Spotlight: Fueling the Future with Shifts in Federal Energy Policy

Immediately following his inauguration in January 2025, President Donald Trump declared a national energy emergency, issuing an executive order directing federal agencies to develop “a reliable, diversified, and affordable [national] supply of energy.”

The National Energy Dominance Council is now tasked with delivering a set of recommendations to the president by late May on how the administration can expand domestic energy production, expedite permitting and regulatory requirements for energy projects, and lower energy costs. The council is also advising on incentives for private-sector energy production investments. Given the immediate directive to address supply constraints and emphasize baseload resources like fossil fuels, nuclear, geothermal, and hydropower, the scale, timing, and federal support of clean energy projects remain unclear.

Weather-related outages in the United States nearly doubled from 2014 to 2023 compared to 2000 to 2009.

At the same time, the National Governors Association is pushing for bipartisan support to accelerate infrastructure investments and permitting for the siting, approval, and construction of new energy assets, acknowledging tightening supply and the need for more firm capacity.

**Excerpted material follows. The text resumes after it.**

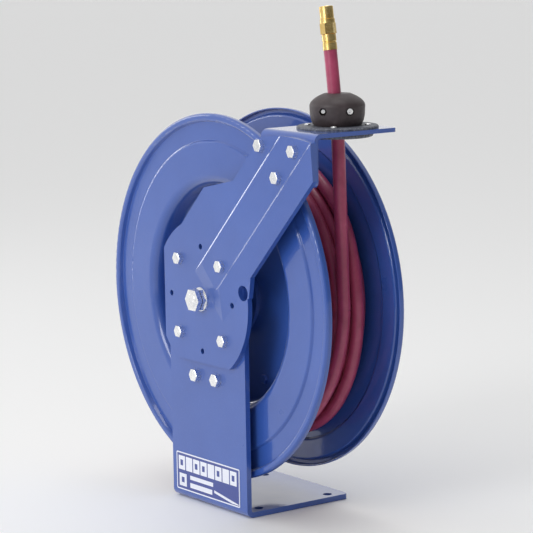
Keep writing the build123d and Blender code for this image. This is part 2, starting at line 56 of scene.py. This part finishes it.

Corporate executives preparing for future projects should consider the potential impacts of federal energy policy shifts on their operations, including:
  • How will changes in federal energy policy influence the availability, procurement, and cost of renewable energy?
  • What are the financial implications of potential policy changes on operations?
  • How will shifts in federal policy impact state-level regulations and influence utilities’ priorities, such as generation asset retirements?

The Takeaway

As power supply becomes more constrained in some regions, corporate executives planning facility deployments or expansions should explore behind-the-meter and demand-side management solutions to mitigate potential operational disruptions. Companies should also assess variations in upfront cost contributions across utilities and monitor pending regulatory changes affecting large-load users.